Directions –
What is needed is an exact copy of the lines from the line containing "Write part 2" to the line containing "return new_object(name, mesh)", both lines included, and nothing else.

Record extracts –

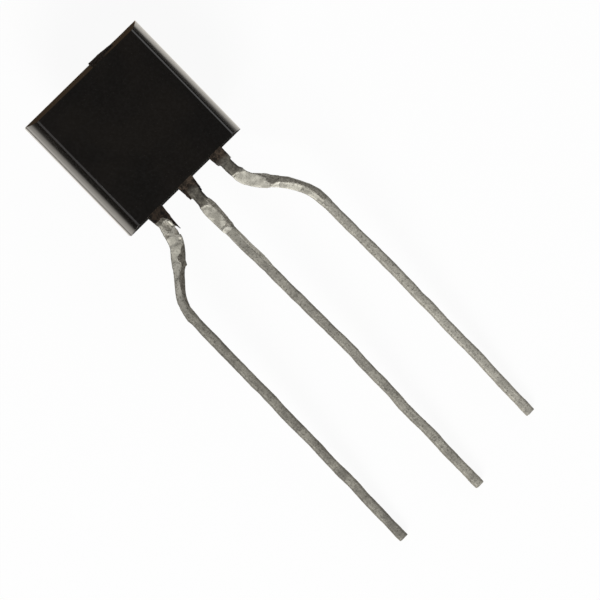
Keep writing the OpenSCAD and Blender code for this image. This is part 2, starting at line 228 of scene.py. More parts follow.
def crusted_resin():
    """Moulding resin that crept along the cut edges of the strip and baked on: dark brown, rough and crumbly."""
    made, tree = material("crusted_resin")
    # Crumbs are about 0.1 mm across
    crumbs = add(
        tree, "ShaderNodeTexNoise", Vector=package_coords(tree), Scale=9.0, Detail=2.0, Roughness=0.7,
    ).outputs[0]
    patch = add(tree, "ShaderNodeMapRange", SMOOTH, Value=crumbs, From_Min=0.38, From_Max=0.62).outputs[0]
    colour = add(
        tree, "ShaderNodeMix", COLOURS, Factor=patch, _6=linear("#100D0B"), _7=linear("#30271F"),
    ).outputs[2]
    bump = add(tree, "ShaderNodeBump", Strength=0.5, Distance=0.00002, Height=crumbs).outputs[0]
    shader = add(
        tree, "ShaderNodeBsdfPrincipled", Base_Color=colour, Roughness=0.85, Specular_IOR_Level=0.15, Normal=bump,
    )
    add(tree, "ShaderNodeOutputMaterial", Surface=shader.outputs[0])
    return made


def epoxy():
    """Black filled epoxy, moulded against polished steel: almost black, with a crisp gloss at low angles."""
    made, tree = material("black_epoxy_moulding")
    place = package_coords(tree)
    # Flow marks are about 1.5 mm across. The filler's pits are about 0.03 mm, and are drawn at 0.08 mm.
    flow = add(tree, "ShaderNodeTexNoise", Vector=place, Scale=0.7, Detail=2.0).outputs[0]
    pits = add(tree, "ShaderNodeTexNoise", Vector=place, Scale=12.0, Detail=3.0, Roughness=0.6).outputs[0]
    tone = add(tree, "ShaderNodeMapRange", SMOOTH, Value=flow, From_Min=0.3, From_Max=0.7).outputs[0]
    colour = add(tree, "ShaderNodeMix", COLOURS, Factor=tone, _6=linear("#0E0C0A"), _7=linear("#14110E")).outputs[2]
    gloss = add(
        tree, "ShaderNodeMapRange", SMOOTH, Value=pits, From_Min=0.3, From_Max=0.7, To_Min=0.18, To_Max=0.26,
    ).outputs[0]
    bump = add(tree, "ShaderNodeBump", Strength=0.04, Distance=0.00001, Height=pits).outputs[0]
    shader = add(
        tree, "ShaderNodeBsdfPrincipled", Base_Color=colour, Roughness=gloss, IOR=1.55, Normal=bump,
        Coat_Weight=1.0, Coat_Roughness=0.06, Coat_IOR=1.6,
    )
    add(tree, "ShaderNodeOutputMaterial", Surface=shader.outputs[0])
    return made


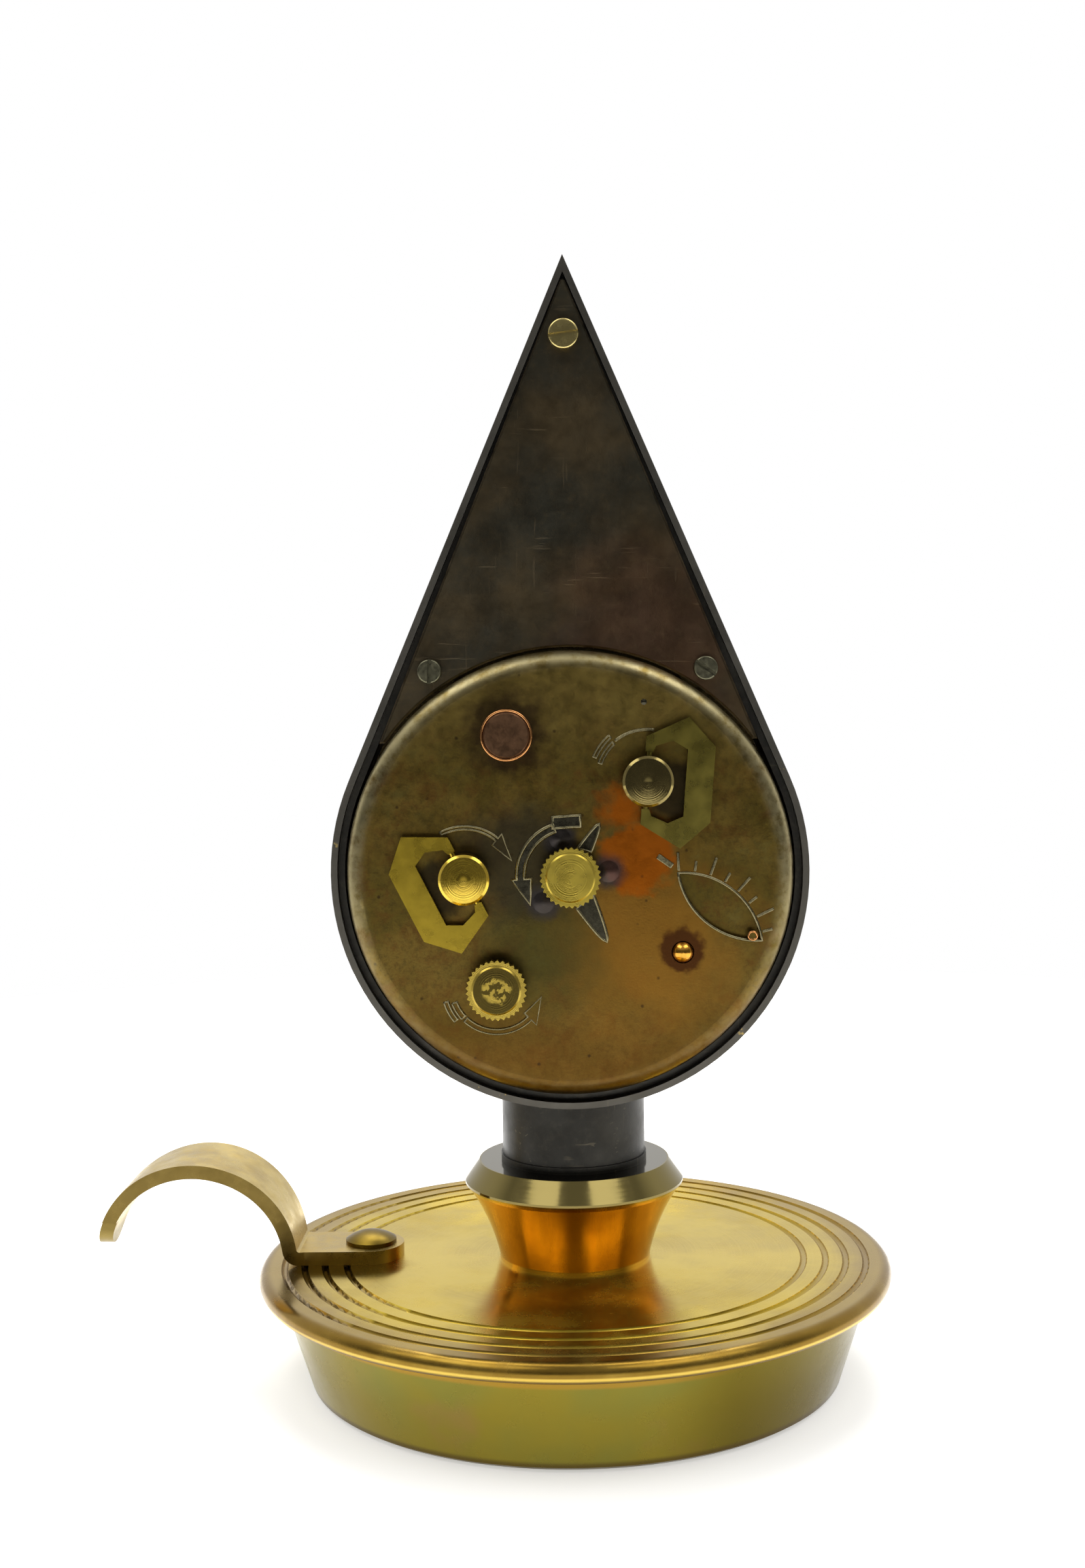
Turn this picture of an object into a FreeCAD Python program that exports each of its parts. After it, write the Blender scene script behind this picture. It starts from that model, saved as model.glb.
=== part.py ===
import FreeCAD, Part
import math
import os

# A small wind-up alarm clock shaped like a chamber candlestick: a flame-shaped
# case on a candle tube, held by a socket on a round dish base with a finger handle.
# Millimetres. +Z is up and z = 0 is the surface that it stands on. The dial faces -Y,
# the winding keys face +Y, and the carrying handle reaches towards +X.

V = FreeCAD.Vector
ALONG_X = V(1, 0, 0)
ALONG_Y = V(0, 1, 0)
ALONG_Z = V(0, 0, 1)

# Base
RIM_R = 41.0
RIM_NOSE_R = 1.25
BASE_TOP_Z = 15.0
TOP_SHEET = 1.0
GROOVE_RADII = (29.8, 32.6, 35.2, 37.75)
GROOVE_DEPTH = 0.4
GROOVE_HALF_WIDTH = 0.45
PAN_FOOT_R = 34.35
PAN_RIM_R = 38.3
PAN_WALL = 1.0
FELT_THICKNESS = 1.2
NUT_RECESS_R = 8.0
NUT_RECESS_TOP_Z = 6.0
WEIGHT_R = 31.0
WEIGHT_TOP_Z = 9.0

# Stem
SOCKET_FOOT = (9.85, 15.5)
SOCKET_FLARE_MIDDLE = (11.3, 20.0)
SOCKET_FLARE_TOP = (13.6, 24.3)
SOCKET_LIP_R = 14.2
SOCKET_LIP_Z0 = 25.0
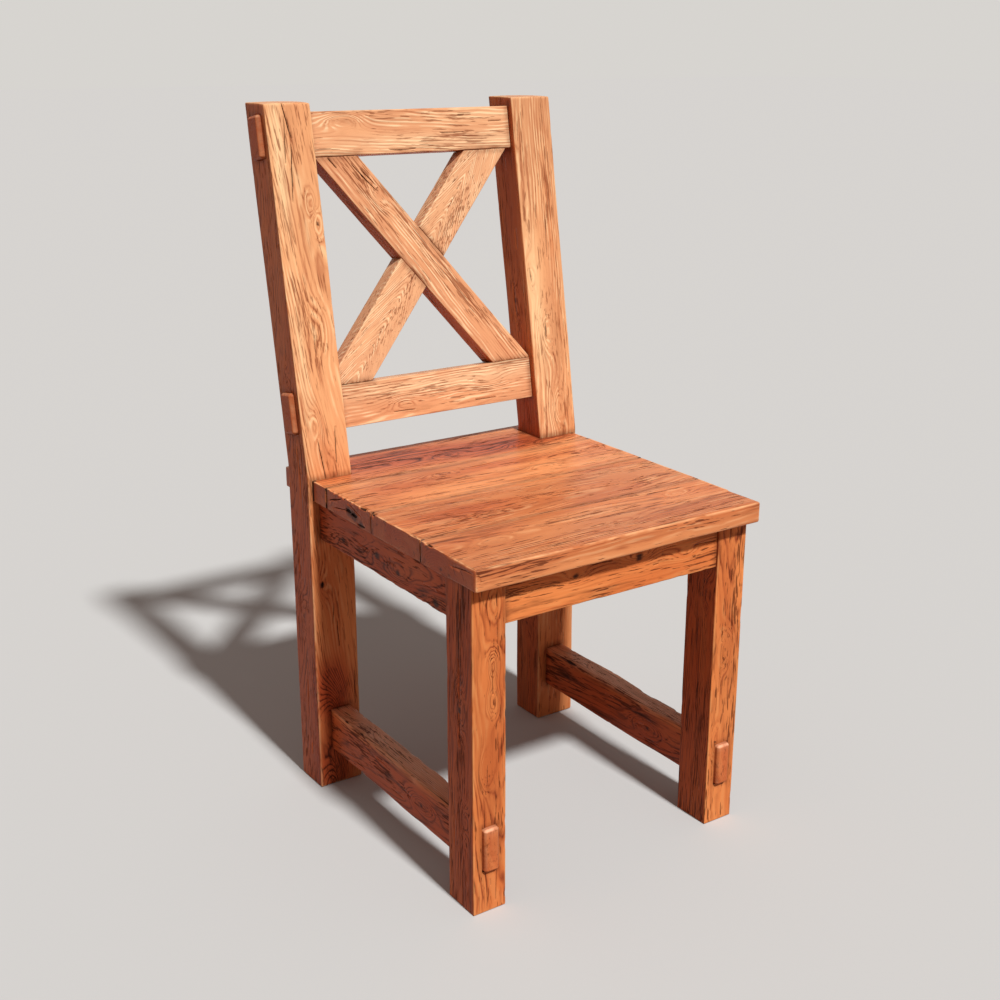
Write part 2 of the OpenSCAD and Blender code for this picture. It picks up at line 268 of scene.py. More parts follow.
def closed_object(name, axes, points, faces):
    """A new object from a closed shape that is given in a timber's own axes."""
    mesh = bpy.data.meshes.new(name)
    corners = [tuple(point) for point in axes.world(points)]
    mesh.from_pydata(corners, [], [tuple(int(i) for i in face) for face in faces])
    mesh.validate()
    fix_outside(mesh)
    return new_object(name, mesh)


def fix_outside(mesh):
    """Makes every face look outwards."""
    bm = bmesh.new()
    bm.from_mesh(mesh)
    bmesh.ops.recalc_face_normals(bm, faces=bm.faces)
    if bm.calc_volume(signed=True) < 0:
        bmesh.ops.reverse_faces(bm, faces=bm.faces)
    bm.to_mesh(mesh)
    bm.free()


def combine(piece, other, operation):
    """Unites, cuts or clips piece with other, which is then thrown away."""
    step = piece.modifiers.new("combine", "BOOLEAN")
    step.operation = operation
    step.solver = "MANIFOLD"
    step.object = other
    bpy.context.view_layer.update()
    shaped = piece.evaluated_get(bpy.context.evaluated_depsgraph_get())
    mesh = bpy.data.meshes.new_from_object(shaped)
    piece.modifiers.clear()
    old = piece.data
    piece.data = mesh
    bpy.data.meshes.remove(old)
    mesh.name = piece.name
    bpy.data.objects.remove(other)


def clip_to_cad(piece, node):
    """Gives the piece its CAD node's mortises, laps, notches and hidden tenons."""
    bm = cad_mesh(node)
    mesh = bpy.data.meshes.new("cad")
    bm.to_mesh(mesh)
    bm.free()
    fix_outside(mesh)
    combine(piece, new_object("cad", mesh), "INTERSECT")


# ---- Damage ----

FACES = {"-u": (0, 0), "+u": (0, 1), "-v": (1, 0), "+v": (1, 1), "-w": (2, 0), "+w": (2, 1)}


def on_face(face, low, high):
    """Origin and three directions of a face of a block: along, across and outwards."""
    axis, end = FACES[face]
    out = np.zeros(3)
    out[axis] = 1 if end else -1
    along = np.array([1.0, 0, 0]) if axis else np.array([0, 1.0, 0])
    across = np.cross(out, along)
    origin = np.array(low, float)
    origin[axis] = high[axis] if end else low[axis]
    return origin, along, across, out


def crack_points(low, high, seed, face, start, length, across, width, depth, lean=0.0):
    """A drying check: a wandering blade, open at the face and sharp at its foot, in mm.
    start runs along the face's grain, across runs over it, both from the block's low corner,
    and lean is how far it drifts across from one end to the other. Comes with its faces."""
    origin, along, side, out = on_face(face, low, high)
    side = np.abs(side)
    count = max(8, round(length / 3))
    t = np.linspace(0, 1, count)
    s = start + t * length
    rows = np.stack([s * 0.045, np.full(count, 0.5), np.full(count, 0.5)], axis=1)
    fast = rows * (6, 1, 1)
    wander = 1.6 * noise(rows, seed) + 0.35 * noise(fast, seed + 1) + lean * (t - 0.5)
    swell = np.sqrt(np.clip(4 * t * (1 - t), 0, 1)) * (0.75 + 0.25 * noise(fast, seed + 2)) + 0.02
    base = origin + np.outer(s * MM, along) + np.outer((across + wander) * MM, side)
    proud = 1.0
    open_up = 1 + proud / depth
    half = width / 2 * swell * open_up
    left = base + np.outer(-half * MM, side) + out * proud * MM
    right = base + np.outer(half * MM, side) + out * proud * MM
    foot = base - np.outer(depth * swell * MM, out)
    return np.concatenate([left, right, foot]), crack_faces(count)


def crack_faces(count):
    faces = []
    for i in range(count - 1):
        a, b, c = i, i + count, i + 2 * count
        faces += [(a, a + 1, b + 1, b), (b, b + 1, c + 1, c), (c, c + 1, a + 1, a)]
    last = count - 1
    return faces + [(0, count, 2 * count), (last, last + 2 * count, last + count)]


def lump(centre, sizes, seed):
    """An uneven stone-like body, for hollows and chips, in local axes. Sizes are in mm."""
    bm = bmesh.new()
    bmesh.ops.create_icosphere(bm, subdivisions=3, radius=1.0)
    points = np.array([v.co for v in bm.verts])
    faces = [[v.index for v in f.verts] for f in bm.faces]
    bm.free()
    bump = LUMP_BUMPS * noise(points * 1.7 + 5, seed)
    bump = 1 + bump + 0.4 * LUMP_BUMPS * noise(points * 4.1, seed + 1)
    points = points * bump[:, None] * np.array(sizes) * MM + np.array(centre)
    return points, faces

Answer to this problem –
Write part 2 of the OpenSCAD and Blender code for this picture. It picks up at line 268 of scene.py. More parts follow.
def closed_object(name, axes, points, faces):
    """A new object from a closed shape that is given in a timber's own axes."""
    mesh = bpy.data.meshes.new(name)
    corners = [tuple(point) for point in axes.world(points)]
    mesh.from_pydata(corners, [], [tuple(int(i) for i in face) for face in faces])
    mesh.validate()
    fix_outside(mesh)
    return new_object(name, mesh)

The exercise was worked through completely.